12.3. The Company reserves the right to modify, add, or remove terms of this Agreement, which will only take effect after notifying the Subscriber at least one (1) month before the new Agreement is applied, by announcement at a prominent place as well as by reference in a visible part of the printed and/or electronic invoice, depending on the method of delivery to the Subscriber, or in any case in the same way the Subscriber is notified of the issuance of their monthly invoice, or even by sending an email to the address the Subscriber has provided to the Company, ensuring timely notification as described above. The Subscriber is entitled, within the above one (1) month period, to object by any appropriate means to the above addition, modification, or removal of terms of this Agreement and to terminate the contract with the Company without penalty. After the expiration of the above one (1) month period, the Company is considered to have informed the Subscriber about the addition, modification, or removal of the term(s) of this Agreement, and the Subscriber’s consent is presumed. In this case, the Subscriber has the right, within one (1) month from the respective notification or publication, to withdraw from this Agreement without penalty, provided they notify the Company, ensuring that they do not terminate without good reason. This last right of the Subscriber is suspended if the modifications are imposed by law, regulation, or decision of the EETT or other competent authority.

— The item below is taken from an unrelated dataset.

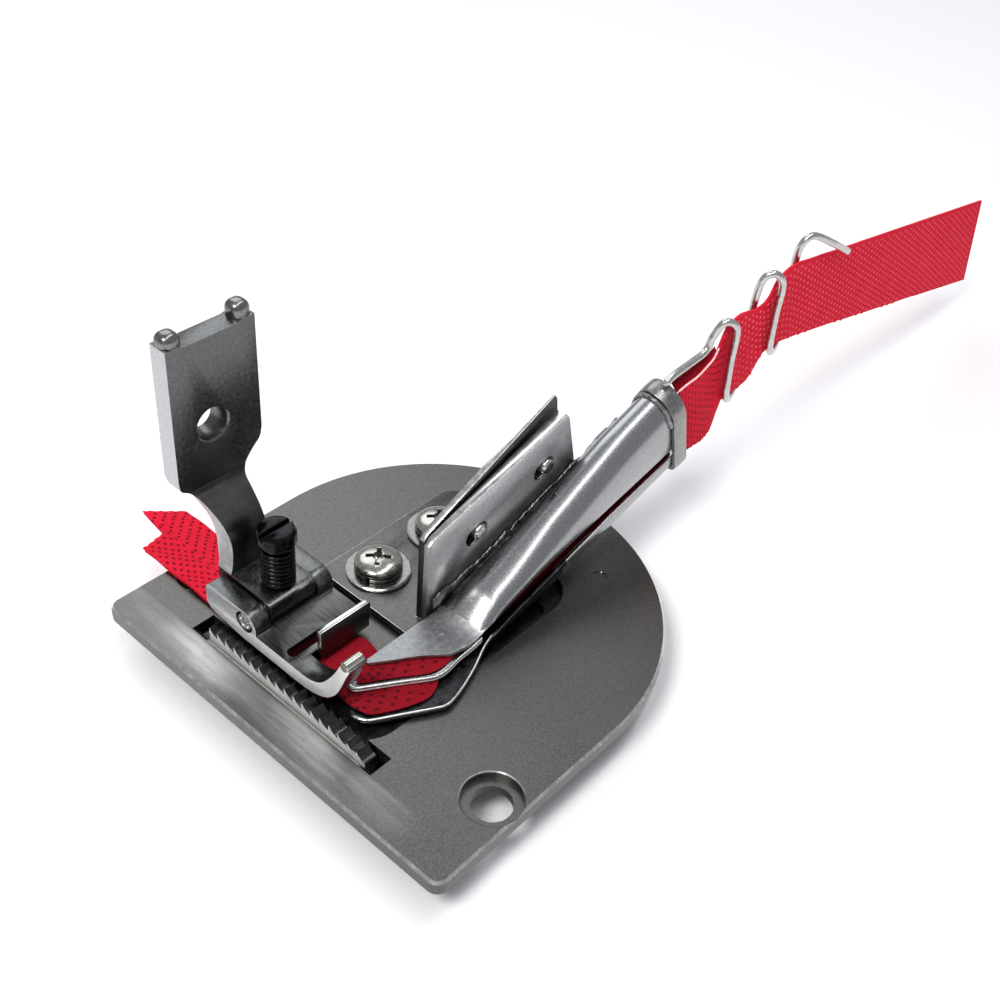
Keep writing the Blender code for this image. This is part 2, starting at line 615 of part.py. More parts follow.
def presser_sole():
    """Hinged sole: two ears, a needle slot and a single left runner with a turned-up toe."""
    x0, x1 = SOLE_X
    low, high = SOLE_Z
    heel = [(SOLE_Y[0], low), (PIN_Y + 0.8, low), (SOLE_Y[1] - 1.9, low + HEEL_RELIEF), (SOLE_Y[1] - 0.7, low + 0.9),
            (SOLE_Y[1], low + 1.7)]
    body = place("presser_sole", prism(heel + [(SOLE_Y[1], high), (SOLE_Y[0], high)], x0, x1, "X"),
                 (STEEL, 0.35, 1.0), origin=(sum(SOLE_X) / 2, PIN_Y, PIN_Z))
    runner = [(SOLE_Y[0] + 1.0, high)] + TOE_TOP + TOE_LOW + [(SOLE_Y[0] + 1.0, low)]
    boolean(body, cutter("sole_runner", prism(runner, x0 + 0.001, RUNNER_RIGHT, "X")), "UNION")
    bead = lathe([(0, x0 - 0.1), (TOE_BEAD - 0.2, x0 - 0.1), (TOE_BEAD, x0 + 0.1), (TOE_BEAD, RUNNER_RIGHT - 0.2),
                  (TOE_BEAD - 0.2, RUNNER_RIGHT), (0, RUNNER_RIGHT)], (0, *TOE_TIP), 14, "X")
    boolean(body, cutter("toe_bead", bead), "UNION")
    ear = [(PIN_Y - KNUCKLE_R, low + 0.4)] + arc(PIN_Y, EAR_TOP - KNUCKLE_R, KNUCKLE_R, 180, 90, 6)
    ear += [(SOLE_Y[1] - 0.6, EAR_TOP), (SOLE_Y[1] - 0.002, EAR_TOP - 0.6), (SOLE_Y[1] - 0.002, low + 1.8),
            (SOLE_Y[1] - 2.4, low + 0.8)]
    for side, start in (("left", x0 + 0.002), ("right", x1 - EAR_T)):
        boolean(body, cutter(f"sole_ear_{side}", prism(ear, start, start + EAR_T - 0.004, "X")), "UNION")
    bore = lathe([(0, -30), (PIN_R + GAP, -30), (PIN_R + GAP, -5), (0, -5)], (0, PIN_Y, PIN_Z), 24, "X")
    boolean(body, cutter("cut_pin_bore", bore))
    slot = prism(obround(*NEEDLE_SLOT_X, NEEDLE_SLOT_Y, NEEDLE_SLOT_R), 1, 8)
    boolean(body, cutter("cut_needle_slot", slot))
    return body


def guide_fin():
    """Upright guard plate along the front of the sole."""
    x0, x1 = FIN_X
    z0, z1 = FIN_Z
    outline = [(x0, z0)] + arc(x1 - 2.0, z0 + 2.0, 2.0, -90, 0, 5) + [(x1, z1 - 0.6), (x1 - 0.5, z1), (x0, z1)]
    return place("guide_fin", prism(outline, *FIN_Y, "Y"), (STEEL, 0.35, 1.0))


def hinge_pin():
    x0, x1 = SOLE_X
    profile = [(0, x0 + 0.05), (PIN_R - 0.2, x0 + 0.05), (PIN_R, x0 + 0.25), (PIN_R, x1 - 0.25), (PIN_R - 0.2, x1 - 0.05),
               (0, x1 - 0.05)]
    return place("hinge_pin", lathe(profile, (0, PIN_Y, PIN_Z), 24, "X"), (BRIGHT, 0.25, 1.0), smooth=True)


def presser_shank():
    """Clamping plate, goose neck and hinge block cut from one bar."""
    by0, by1 = BLOCK_Y
    bz0, bz1 = BLOCK_Z
    front, back = SHANK_Y
    side = [(by0 + 0.5, bz0), (by0, bz0 + 0.7), (by0, bz1 - 0.7), (by0 + 0.25, bz1 - 0.2), (by0 + 0.8, bz1)]
    side += [(18.0, bz1), (17.9, 11.6), (17.5, 13.8), (17.7, 15.6), (18.7, 17.6), (20.6, 19.7), (21.7, 20.9),
             (front, 22.0), (front, SHANK_TOP), (back, SHANK_TOP), (back, 24.4), (24.2, 22.3), (22.6, 19.6),
             (21.2, 17.4), (20.7, 15.0), (by1, 12.0), (by1, bz0 + 1.2), (by1 - 0.8, bz0)]
    sx0, sx1 = SHANK_X
    nx0, nx1 = NECK_X
    body = place("presser_shank", prism(side, sx0 - 1, sx1 + 1, "X"), (SATIN, 0.4, 1.0),
                 origin=(sum(BLOCK_X) / 2, PIN_Y, PIN_Z))
    top = SHANK_TOP
    mask = [(BLOCK_X[0], bz0 - 1), (BLOCK_X[1], bz0 - 1), (BLOCK_X[1], bz1 + 0.02), (nx1, bz1 + 0.6)]
    mask += [(nx1 + 0.1, 18.6), (nx1 + 0.4, 20.6), (sx1 - 1.2, 23.4), (sx1 - 0.2, 25.0), (sx1, 26.4)]
    mask += arc(sx1 - 1.4, top - 1.4, 1.4, 0, 100, 5)
    mask += [(sx1 - 2.6, top - 0.9), (sx1 - 3.4, top - 1.3), (sx0 + 3.0, top - 1.3), (sx0 + 2.4, top - 1.0),
             (sx0 + 2.2, top - 0.1)]
    mask += arc(sx0 + 1.2, top - 1.2, 1.2, 80, 180, 5)
    mask += [(sx0, 23.6), (sx0 + 0.3, 22.6), (sx0 + 1.4, 22.0), (sx0 + 2.6, 20.2), (nx0 - 0.3, 16.6), (nx0, 14.0)]
    mask += [(nx0, bz1 + 0.6), (BLOCK_X[0], bz1 + 0.02)]
    boolean(body, cutter("shank_outline", prism(mask, 5, 30, "Y")), "INTERSECT")
    hx, hz = SHANK_HOLE
    rim = SHANK_HOLE_R + 0.35
    profile = [(0, 20), (rim, 20), (rim, front + 0.0), (SHANK_HOLE_R, front + 0.35), (SHANK_HOLE_R, 27), (0, 27)]
    boolean(body, cutter("cut_shank_hole", lathe(profile, (hx, 0, hz), 32, "Y")))
    bore = lathe([(0, -30), (PIN_R + GAP, -30), (PIN_R + GAP, -5), (0, -5)], (0, PIN_Y, PIN_Z), 24, "X")
    boolean(body, cutter("cut_block_bore", bore))
    well = lathe([(0, PIN_Z + PIN_R + 0.7), (1.25 + GAP, PIN_Z + PIN_R + 0.7), (1.25 + GAP, 11), (0, 11)],
                 (TENSION_X, TENSION_Y, 0), 20)
    boolean(body, cutter("cut_screw_well", well))
    return body


def tension_screw():
    z0, z1 = TENSION_HEAD_Z
    r = TENSION_HEAD_R
    foot = PIN_Z + PIN_R + 1.0
    profile = [(0, foot), (1.25, foot), (1.25, z0), (r, z0), (r, z1 - 0.35), (r - 0.3, z1), (0, z1)]
    centre = (TENSION_X, TENSION_Y, 0)
    screw = place("tension_screw", lathe(profile, centre, 32), (BLACK, 0.4, 1.0),
                  origin=(TENSION_X, TENSION_Y, z0),
                  smooth=True)
    slot = [(TENSION_X - 4, TENSION_Y - 0.4), (TENSION_X + 4, TENSION_Y - 0.4), (TENSION_X + 4, TENSION_Y + 0.4),
            (TENSION_X - 4, TENSION_Y + 0.4)]
    boolean(screw, cutter("cut_driver_slot", prism(slot, z1 - 0.8, z1 + 1)))
    return screw


def tension_spring():
    """Coil between the screw head and the block, as one wire with flat-looking ends."""
    low = BLOCK_Z[1] + GAP + SPRING_WIRE
    high = TENSION_HEAD_Z[0] - GAP - SPRING_WIRE
    sides, steps = 6, int(SPRING_TURNS * 14)
    rings = []
    for i in range(steps + 1):
        turn = SPRING_TURNS * math.tau * i / steps
        height = low + (high - low) * i / steps
        out = Vector((math.cos(turn), math.sin(turn), 0))
        middle = Vector((TENSION_X, TENSION_Y, height)) + out * SPRING_R
        rings.append([middle + out * (SPRING_WIRE * math.cos(a)) + Vector((0, 0, SPRING_WIRE * math.sin(a)))
                      for a in [math.tau * k / sides for k in range(sides)]])
    return place("tension_spring", stack(rings), (BLACK, 0.35, 1.0), origin=(TENSION_X, TENSION_Y, low), smooth=True)


def main():
    clear_scene()
    needle_plate()
    feed_dog()
    bracket()
    bracket_screws()
    scroll_flange()
    flange_studs()
    scroll_upper_shell()
    scroll_lower_shell()
    scroll_tongue()
    tube_collar()
    tape_guide_wire()
    tape_supply()
    tape_in_tube()
    tape_leaves()
    tape_tail()
    presser_sole()
    guide_fin()
    hinge_pin()
    presser_shank()
    tension_screw()
    tension_spring()


main()
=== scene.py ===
# %% [markdown]
# # Right-angle tape binder set
# A needle plate carries a feed dog, a bracket with a rolled sheet-metal scroll, a wire tape guide
# and a hinged presser foot, and a red tape runs through it all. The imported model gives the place
# and the movement of every part. This script gives each part its finished shape and surface.

# %%
import math
import random

import bmesh
import bpy
from mathutils import Matrix, Vector


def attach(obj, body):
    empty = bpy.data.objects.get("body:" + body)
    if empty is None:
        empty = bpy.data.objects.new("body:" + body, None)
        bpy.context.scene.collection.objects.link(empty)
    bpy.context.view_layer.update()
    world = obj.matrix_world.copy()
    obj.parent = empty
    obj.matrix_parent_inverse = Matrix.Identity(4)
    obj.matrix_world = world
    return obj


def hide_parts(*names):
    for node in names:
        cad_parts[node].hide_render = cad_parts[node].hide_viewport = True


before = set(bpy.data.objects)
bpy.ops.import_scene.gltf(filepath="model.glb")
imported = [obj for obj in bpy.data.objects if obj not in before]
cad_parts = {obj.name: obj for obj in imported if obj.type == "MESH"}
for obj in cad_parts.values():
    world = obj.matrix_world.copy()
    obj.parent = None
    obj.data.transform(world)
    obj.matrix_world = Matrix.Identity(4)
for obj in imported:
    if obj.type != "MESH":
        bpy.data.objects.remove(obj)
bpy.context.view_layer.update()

# %% [markdown]
# ## Shared places
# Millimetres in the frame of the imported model: the plate's round end is centred on the origin.

# %%
MM = 0.001
SCREW_XS, SCREW_Y = (-2.5, 9.5), 9.8
STUDS = ((4.4, 14.3), (17.6, 18.2))
PIN = (0, 12.2, 6.8)
TENSION_X, TENSION_Y = -17.45, 13.0
SHANK_HOLE = (-19.1, 0, 30.65)
DOG_X = -25.0
TUBE_END = 39.6
TAPE_Y, TAPE_WIDTH = -8.0, 18.0
LEAN = math.radians(15.4)
print("tape", TAPE_WIDTH, "mm wide, tube ends at", TUBE_END)

# %% [markdown]
# ## Shape helpers
# Outlines are drawn in millimetres. `arc` gives points on a circle, `prism` pulls an outline
# through a distance, `lathe` turns a profile and `skin` joins a row of equal rings.

# %%
def arc(cx, cy, r, start, end, steps):
    angles = [math.radians(start + (end - start) * i / steps) for i in range(steps + 1)]
    return [(cx + r * math.cos(a), cy + r * math.sin(a)) for a in angles]


def obround(x0, x1, y, r, steps=14):
    return arc(x1, y, r, -90, 90, steps) + arc(x0, y, r, 90, 270, steps)


def box(x0, x1, y0, y1):
    return [(x0, y0), (x1, y0), (x1, y1), (x0, y1)]


def prism(outline, low, high, axis="Z"):
    order = {"Z": (0, 1, 2), "Y": (0, 2, 1), "X": (2, 0, 1)}[axis]
    return skin([[tuple((a, b, level)[k] for k in order) for a, b in outline] for level in (low, high)])


def moved(made, *steps):
    """The mesh after a chain of turns and shifts, the last one first."""
    whole = steps[0]
    for step in steps[1:]:
        whole = whole @ step
    bmesh.ops.transform(made, matrix=whole, verts=made.verts)
    return made


def turned(degrees, axis):
    return Matrix.Rotation(math.radians(degrees), 4, axis)


def skin(rings, ends="capped", round_about=True):
    made = bmesh.new()
    verts = [[made.verts.new(p) for p in ring] for ring in rings]
    count = len(rings[0])
    if ends == "loop":
        verts.append(verts[0])
    for lower, upper in zip(verts, verts[1:]):
        for i in range(count if round_about else count - 1):
            j = (i + 1) % count
            made.faces.new((lower[i], lower[j], upper[j], upper[i]))
    if ends == "capped":
        made.faces.new(verts[0])
        made.faces.new(verts[-1])
    return made


def lathe(profile, centre, steps=48, axis="Z"):
    made = bmesh.new()
    turn = {"Z": Matrix.Identity(3), "Y": Matrix.Rotation(math.radians(-90), 3, "X"),
            "X": Matrix.Rotation(math.radians(90), 3, "Y")}[axis]
    rings = []
    for r, h in profile:
        ring = []
        for i in range(1 if r == 0 else steps):
            a = math.tau * i / steps
            spoke = Vector((r * math.cos(a), r * math.sin(a), h))
            ring.append(made.verts.new(Vector(centre) + turn @ spoke))
        rings.append(ring)
    for lower, upper in zip(rings, rings[1:]):
        for i in range(steps):
            j = (i + 1) % steps
            four = ((lower, i), (lower, j), (upper, j), (upper, i))
            corner = list(dict.fromkeys(ring[k % len(ring)] for ring, k in four))
            if len(corner) > 2:
                made.faces.new(corner)
    return made


def bore(r, low, high):
    """Profile of a plain round hole or pin."""
    return [(0, low), (r, low), (r, high), (0, high)]


def lookup(table, x):
    """Value at x on a line through the table's points."""
    if x <= table[0][0]:
        return table[0][1]
    for (x0, v0), (x1, v1) in zip(table, table[1:]):
        if x <= x1:
            return v0 + (v1 - v0) * (x - x0) / (x1 - x0)
    return table[-1][1]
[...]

12.4. It is expressly agreed that for any dispute arising from this Agreement, the Company is entitled to assign to natural or legal persons, in accordance with the provisions of the Civil Code, its claims against the Subscriber arising from the Agreement, as well as all issued and to-be-issued checks, in accordance with the provisions of the Law on Checks, and to entrust the collection of its claims to Debt Information Companies, which are lawfully licensed by the EETT, ADAE & APAPP and maintain a special record of overdue debts. For the resolution of disputes arising from this Agreement that are not resolved by the competent dispute resolution bodies, the Courts of Athens are designated as competent. The Agreement is governed by Greek law, unless otherwise expressly provided by law or the Agreement. The language used for any provided service is Greek. The Agreement is drawn up and valid in the Greek language. In case of a discrepancy between the Greek and the foreign language text, the Greek text prevails. The Company’s registered office is in Athens or at the address that will be declared to the Subscriber upon signing the Agreement. Correspondence to the Subscriber will be sent to the address they have declared to the Company as their residence or registered office or to a beneficiary at the place of conclusion of this Agreement. The language used for any provided service is Greek.

This General Terms of Electronic Communications Services Agreement constitutes an integral part of the relevant Subscriber Application, and the Subscriber expressly states that they have carefully read and fully understood every term of this Agreement, a copy of which with a withdrawal form has already been provided to them by the Company.